> **Task details**
Quote exactly the lines between the line containing "bake_transform(coil)" and the line containing "place.material = material", counting those two lines as part of the range. Leave the rest out.
(begin)
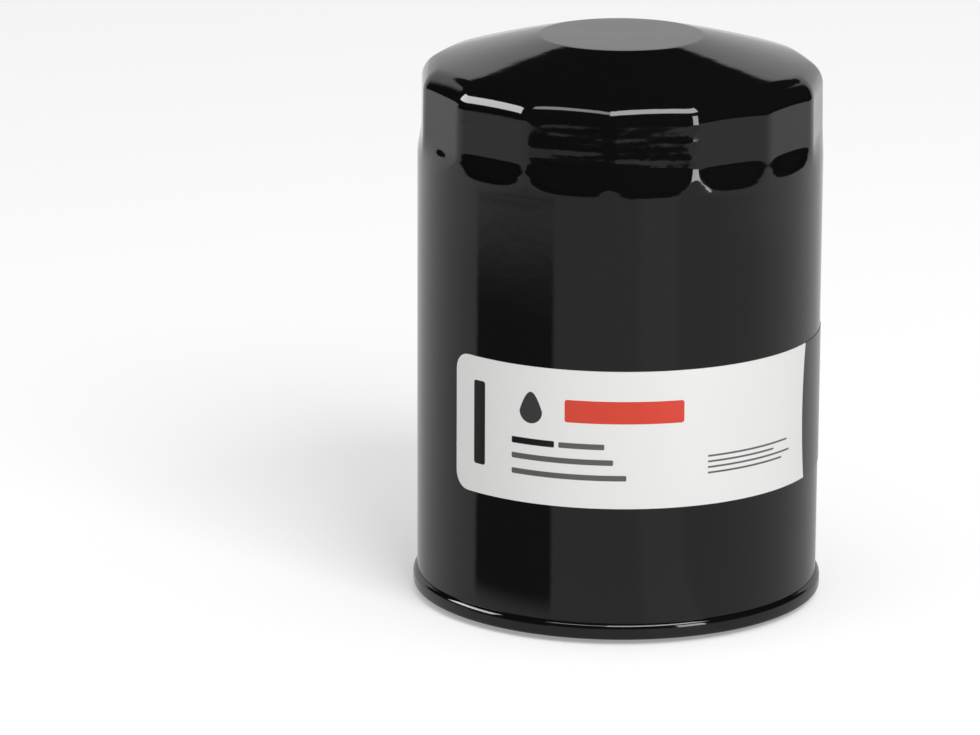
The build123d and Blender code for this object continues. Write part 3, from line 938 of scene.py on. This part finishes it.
def wound_wire(count):
    """A round wire along a helix. It climbs evenly between its end coils, which lie flat for END_COIL of a
    turn. The wire's ends are closed by rings of radius 0."""
    share = np.linspace(0, 1, count)
    climb = np.clip((share * COILS - END_COIL) / (COILS - 2 * END_COIL), 0, 1)
    angle = 2 * math.pi * COILS * share
    level = foot + (head - foot) * climb
    around = np.linspace(0, 2 * math.pi, WIRE_SIDES, endpoint=False)
    thickness = np.full(count, WIRE_R)
    thickness[[0, -1]] = 0
    radius = coil_r + thickness[:, None] * np.cos(around)
    height = level[:, None] + thickness[:, None] * np.sin(around)
    return np.stack([radius * np.cos(angle)[:, None], radius * np.sin(angle)[:, None], height], axis=-1)


turns = wound_wire(COILS * STEPS_PER_COIL + 1)
coil = surface("valve_coil_spring", np.concatenate([turns[:1], turns]), closed=False)

# Oil-tempered spring wire: a dark, even grey with fine drawing lines.
spring_wire = worked_metal("oil_tempered_wire", "#77787a", "#4e4f51", (1.0, 1.0, 0.2), 0.34)
coil.data.materials.append(spring_wire)
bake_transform(coil)
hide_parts("bypass_spring")


# ---------------------------------------------------------------- filter element and its valve
# The rest of the inside: pleated paper bonded into two caps round a perforated tube, the bypass valve in
# the upper cap, and the leaf spring that presses the element down.


def dress(material, *names):
    """Gives the material to the named solids of the frame."""
    for name in names:
        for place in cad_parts[name].material_slots:
            place.material = material


# Bright tinplate, whose rolled grain is fine and silvery.
tinplate = worked_metal("bright_tinplate", "#c9cac8", "#a9aaa8", (1.0, 0.15, 1.0), 0.26)
dress(tinplate, "lower_end_cap", "upper_end_cap", "media_seam_clip", "centre_tube")

# Zinc plate with a yellow passivate, which clouds from straw to green-grey.
zinc_plate = worked_metal("yellow_zinc_plate", "#cdbb6e", "#9fa07a", (1.0, 1.0, 1.0), 0.3)
dress(zinc_plate, "bypass_seat", "bypass_cage", "bypass_poppet")

# Spring strip, hardened and blued: dark and slightly blue, with rolling lines along it.
spring_strip = worked_metal("blued_spring_strip", "#6d7076", "#474a50", (0.2, 1.0, 1.0), 0.33)
dress(spring_strip, "hold_down_spring")
dress(nitrile, "bypass_facing")


def matt_stuff(name, light, dark, stretch, scale, roughness, relief):
    """A matt material: two tones mixed by a noise of scale waves to the metre, stretched as its fibres or
    flow lie, which also lifts the bump."""
    material, tree, output = start_material(name)
    place = add_node(tree, "ShaderNodeTexCoord")
    laid = add_node(tree, "ShaderNodeMapping", {"Vector": place.outputs["Object"], "Scale": stretch})
    fibre = add_node(
        tree,
        "ShaderNodeTexNoise",
        {"Vector": laid.outputs["Vector"], "Scale": scale, "Detail": 5.0, "Roughness": 0.6},
    )
    tone = add_node(
        tree,
        "ShaderNodeMix",
        {0: fibre.outputs["Fac"], 6: linear(dark), 7: linear(light)},
        data_type="RGBA",
    )
    lift = add_node(
        tree,
        "ShaderNodeBump",
        {"Height": fibre.outputs["Fac"], "Strength": relief, "Distance": 0.0003},
    )
    shader = add_node(
        tree,
        "ShaderNodeBsdfPrincipled",
        {"Base Color": tone.outputs[2], "Roughness": roughness, "Normal": lift.outputs["Normal"]},
    )
    tree.links.new(shader.outputs["BSDF"], output.inputs["Surface"])
    return material


# Cellulose paper cured with phenolic resin: tan, with cloudy fibres 2 mm wide and 5 mm long.
cured_paper = matt_stuff("resin_cured_paper", "#e0c48c", "#c6a468", (1.0, 1.0, 0.4), 500.0, 0.85, 0.4)
dress(cured_paper, "pleated_media")

# Plastisol adhesive, baked: a smooth, slightly glossy cream, clouded over 8 mm.
plastisol = matt_stuff("baked_plastisol", "#c9b184", "#b59b6c", (1, 1, 1), 120.0, 0.42, 0.2)
dress(plastisol, "lower_potting", "upper_potting")

# Can sealer: a dark, flexible compound that was flowed in as a liquid, uneven over 5 mm.
sealer = matt_stuff("flowed_can_sealer", "#3a332e", "#29231f", (1, 1, 1), 200.0, 0.6, 0.2)
dress(sealer, "seam_compound")


# ---------------------------------------------------------------- light, floor and camera
# White paper lies under the filter and curves up behind it, and one lamp lights it from the front right.
# Glossy rays alone see what stands round it in the studio: soft boxes, a white card and black drapes beyond
# the paper's edges. On the paper itself they see a painted glow on the right and a painted dark reflection
# on the left.

DRAPE_TONE = 0.01
BACKDROP_TONE = 0.68
BACKDROP_SIDES = (1.25, 0.95)
BACKDROP_TOP = (0.49, 0.465)
BACKDROP_FOOT = (0.02, 0.1)
ROOM_LIGHT = 0.52
world = bpy.data.worlds.new("studio")
bpy.context.scene.world = world
world.use_nodes = True
tree = world.node_tree
tree.nodes.clear()
ray = add_node(tree, "ShaderNodeTexCoord")
part = add_node(tree, "ShaderNodeSeparateXYZ", {"Vector": ray.outputs["Generated"]})
path = add_node(tree, "ShaderNodeLightPath")


def step_between(value, low, high):
    """Rises smoothly from 0 at low to 1 at high, or falls where low is the higher."""
    return add_node(
        tree,
        "ShaderNodeMapRange",
        {"Value": value, "From Min": low, "From Max": high},
        interpolation_type="SMOOTHSTEP",
    ).outputs["Result"]


def both(first, second):
    """1 where both masks are 1: their product."""
    return add_node(tree, "ShaderNodeMath", {0: first, 1: second}, operation="MULTIPLY").outputs[0]


def between(value, low, high, soft):
    """1 from low to high, falling smoothly to 0 over the width soft outside them."""
    return both(step_between(value, low - soft, low), step_between(value, high + soft, high))


def lightened(tone, mask, amount):
    """The tone, with the amount added where the mask is 1."""
    inputs = {0: mask, 1: amount, 2: tone}
    return add_node(tree, "ShaderNodeMath", inputs, operation="MULTIPLY_ADD").outputs[0]


def bearing(right, ahead):
    """The azimuth of a place so far to the right and ahead: the angle from the front, -Y, towards +X."""
    towards = add_node(tree, "ShaderNodeMath", {0: ahead, 1: -1.0}, operation="MULTIPLY").outputs[0]
    return add_node(tree, "ShaderNodeMath", {0: right, 1: towards}, operation="ARCTAN2").outputs[0]


right, ahead, up = (part.outputs[axis] for axis in "XYZ")
azimuth = bearing(right, ahead)
elevation = add_node(tree, "ShaderNodeMath", {0: up}, operation="ARCSINE").outputs[0]
aside = add_node(tree, "ShaderNodeMath", {0: right}, operation="ABSOLUTE").outputs[0]
off_axis = add_node(tree, "ShaderNodeMath", {0: aside, 1: ahead}, operation="DIVIDE").outputs[0]
backdrop = both(step_between(ahead, *BACKDROP_FOOT), step_between(off_axis, *BACKDROP_SIDES))
backdrop = both(backdrop, step_between(up, *BACKDROP_TOP))
mirrored = lightened(DRAPE_TONE, backdrop, BACKDROP_TONE)

# A tall box on the left, a long box over the camera, a smaller one to its left, and a white card on the
# right: azimuths and elevations in degrees, the width of their soft edge, and their strength.
for sides, heights, soft, strength in (
    ((-108, -74), (13.5, 33), 2.0, 11.0),
    ((-5, 58), (38, 54), 3.0, 9.0),
    ((-44, -9), (43, 51), 3.0, 5.0),
    ((35, 50), (-5, 22), 1.5, 8.0),
):
    across = between(azimuth, *np.radians(sides), math.radians(soft))
    upright = between(elevation, *np.radians(heights), math.radians(soft))
    mirrored = lightened(mirrored, both(across, upright), strength)
plain = add_node(
    tree,
    "ShaderNodeMapRange",
    {"Value": path.outputs["Is Camera Ray"], "To Min": ROOM_LIGHT, "To Max": 1.0},
)
brightness = add_node(
    tree,
    "ShaderNodeMix",
    {0: path.outputs["Is Glossy Ray"], 2: plain.outputs["Result"], 3: mirrored},
)
light = add_node(
    tree,
    "ShaderNodeBackground",
    {"Color": (1, 1, 1, 1), "Strength": brightness.outputs[0]},
)
output = add_node(tree, "ShaderNodeOutputWorld", {"Surface": light.outputs["Background"]})

FLOOR_REACH = 5.0
FLOOR_Z = -2e-5
corners = [(x * FLOOR_REACH, y * FLOOR_REACH, FLOOR_Z) for x, y in ((-1, -1), (1, -1), (1, 1), (-1, 1))]
sheet = bpy.data.meshes.new("floor")
sheet.from_pydata(corners, [], [(0, 1, 2, 3)])
floor = bpy.data.objects.new("floor", sheet)
bpy.context.scene.collection.objects.link(floor)

# Matt white paper, clear from below. In glossy rays its tone is set by place, with distances in metres.
paper, tree, output = start_material("white_studio_paper")
place = add_node(tree, "ShaderNodeTexCoord")
part = add_node(tree, "ShaderNodeSeparateXYZ", {"Vector": place.outputs["Object"]})
path = add_node(tree, "ShaderNodeLightPath")
right, ahead = part.outputs["X"], part.outputs["Y"]
azimuth = bearing(right, ahead)
aside = add_node(tree, "ShaderNodeMath", {0: right}, operation="ABSOLUTE").outputs[0]
away = add_node(
    tree,
    "ShaderNodeVectorMath",
    {0: place.outputs["Object"]},
    operation="LENGTH",
).outputs["Value"]

# The paper's edges: it ends in front along a slightly slanting line, and at both sides. It stays in sight
# where the backdrop stands on it, and in a wedge behind on the left.
FRONT_EDGE, FRONT_SLANT = (-0.562, -0.538), 0.11
SIDE_EDGE = (0.78, 0.66)
LEFT_WEDGE, LEFT_SOFT = np.radians((-150, -112)), 0.05
forward = add_node(tree, "ShaderNodeMath", {0: ahead, 1: 0.01}, operation="MAXIMUM").outputs[0]
off_axis = add_node(tree, "ShaderNodeMath", {0: aside, 1: forward}, operation="DIVIDE").outputs[0]
in_sight = step_between(aside, *SIDE_EDGE)
for region in (step_between(off_axis, *BACKDROP_SIDES), between(azimuth, *LEFT_WEDGE, LEFT_SOFT)):
    in_sight = add_node(tree, "ShaderNodeMath", {0: in_sight, 1: region}, operation="MAXIMUM").outputs[0]
slanted = add_node(
    tree,
    "ShaderNodeMath",
    {0: right, 1: FRONT_SLANT, 2: ahead},
    operation="MULTIPLY_ADD",
).outputs[0]
in_sight = both(step_between(slanted, *FRONT_EDGE), in_sight)

# A painted dark reflection: on the left, from close by the filter outwards, the paper's glossy tone is
# darkened in a band, with no card standing there. Its bearings are taken from its foot, the point nearest
# to the filter.
DARK_BAND_X, DARK_BAND_Y = -0.006, -0.032
DARK_BAND_SIDES, DARK_BAND_SOFT = np.radians((-86, -39)), 0.06
DARK_BAND_NEAR, DARK_BAND_FAR = (0.06, 0.08), (0.5, 0.32)
DARK_BAND_DEPTH = 0.9
band_right = add_node(tree, "ShaderNodeMath", {0: right, 1: DARK_BAND_X}, operation="SUBTRACT").outputs[0]
band_ahead = add_node(tree, "ShaderNodeMath", {0: ahead, 1: DARK_BAND_Y}, operation="SUBTRACT").outputs[0]
painted_dark_band = between(bearing(band_right, band_ahead), *DARK_BAND_SIDES, DARK_BAND_SOFT)
painted_dark_band = both(both(painted_dark_band, step_between(away, *DARK_BAND_NEAR)), step_between(away, *DARK_BAND_FAR))
in_sight = both(in_sight, lightened(1.0, painted_dark_band, -DARK_BAND_DEPTH))

# The paper is grey in front and brighter behind. It is a little brighter out to the sides and in a wedge to
# the right of the front, and to the right beyond 0.7 m it glows brightly: a painted glow, with no card
# there.
BRIGHTER_BEHIND = {"From Min": -0.1, "From Max": 0.45, "To Min": 0.48, "To Max": 0.82}
BESIDE, BESIDE_AHEAD, BESIDE_TONE = (0.36, 0.48), (0.2, 0.0), 0.11
RIGHT_WEDGE, RIGHT_SOFT, RIGHT_TONE = np.radians((14, 28)), 0.12, 0.09
GLOW_SIDES, GLOW_SOFT, GLOW_NEAR, GLOW_TONE = np.radians((35, 50)), 0.03, (0.7, 0.72), 8.0
tone = add_node(tree, "ShaderNodeMapRange", {"Value": ahead, **BRIGHTER_BEHIND}).outputs["Result"]
beside = both(step_between(aside, *BESIDE), step_between(ahead, *BESIDE_AHEAD))
tone = lightened(tone, beside, BESIDE_TONE)
tone = lightened(tone, between(azimuth, *RIGHT_WEDGE, RIGHT_SOFT), RIGHT_TONE)
painted_white_glow = both(between(azimuth, *GLOW_SIDES, GLOW_SOFT), step_between(away, *GLOW_NEAR))
mirror_tone = lightened(both(in_sight, tone), painted_white_glow, GLOW_TONE)

PAPER_GLOW, PAPER_GLOW_SEEN = 0.1, 0.29
matt = add_node(tree, "ShaderNodeBsdfDiffuse", {"Color": (0.92, 0.92, 0.92, 1)})
lift = add_node(
    tree,
    "ShaderNodeMapRange",
    {"Value": path.outputs["Is Camera Ray"], "To Min": PAPER_GLOW, "To Max": PAPER_GLOW_SEEN},
)
glow = add_node(tree, "ShaderNodeEmission", {"Strength": lift.outputs["Result"]})
lit = add_node(tree, "ShaderNodeAddShader", {0: matt.outputs[0], 1: glow.outputs[0]})
mirror = add_node(tree, "ShaderNodeEmission", {"Strength": mirror_tone})
drawn = add_node(
    tree,
    "ShaderNodeMixShader",
    {0: path.outputs["Is Glossy Ray"], 1: lit.outputs[0], 2: mirror.outputs[0]},
)
facing = add_node(tree, "ShaderNodeNewGeometry")
clear = add_node(tree, "ShaderNodeBsdfTransparent")
one_sided = add_node(
    tree,
    "ShaderNodeMixShader",
    {0: facing.outputs["Backfacing"], 1: drawn.outputs[0], 2: clear.outputs[0]},
)
tree.links.new(one_sided.outputs[0], output.inputs["Surface"])
floor.data.materials.append(paper)
floor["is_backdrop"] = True

# A soft box of one metre above the camera's right shoulder, hidden from reflections.
lamp = bpy.data.lights.new("key", "AREA")
lamp.shape = "RECTANGLE"
lamp.size, lamp.size_y = 1.0, 1.0
lamp.energy = 18.3
key = bpy.data.objects.new("key", lamp)
key.location = (0.65, -1.25, 1.3)
key.rotation_euler = (math.radians(50), 0, math.radians(27))
key.visible_glossy = False
bpy.context.scene.collection.objects.link(key)

# A long lens from 1.2 m away, looking 15 degrees down on the label.
view = bpy.data.cameras.new("camera")
view.sensor_width = 36
view.lens = 196.29
camera = bpy.data.objects.new("camera", view)
camera.location = (-0.00275, -1.19653, 0.37020)
camera.rotation_euler = (math.radians(75.115), math.radians(-0.208), math.radians(1.344))
bpy.context.scene.collection.objects.link(camera)
bpy.context.scene.camera = camera
bpy.context.scene.view_settings.view_transform = "Standard"

low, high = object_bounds()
(end)
> **Final answer**
bake_transform(coil)
hide_parts("bypass_spring")


# ---------------------------------------------------------------- filter element and its valve
# The rest of the inside: pleated paper bonded into two caps round a perforated tube, the bypass valve in
# the upper cap, and the leaf spring that presses the element down.


def dress(material, *names):
    """Gives the material to the named solids of the frame."""
    for name in names:
        for place in cad_parts[name].material_slots:
            place.material = material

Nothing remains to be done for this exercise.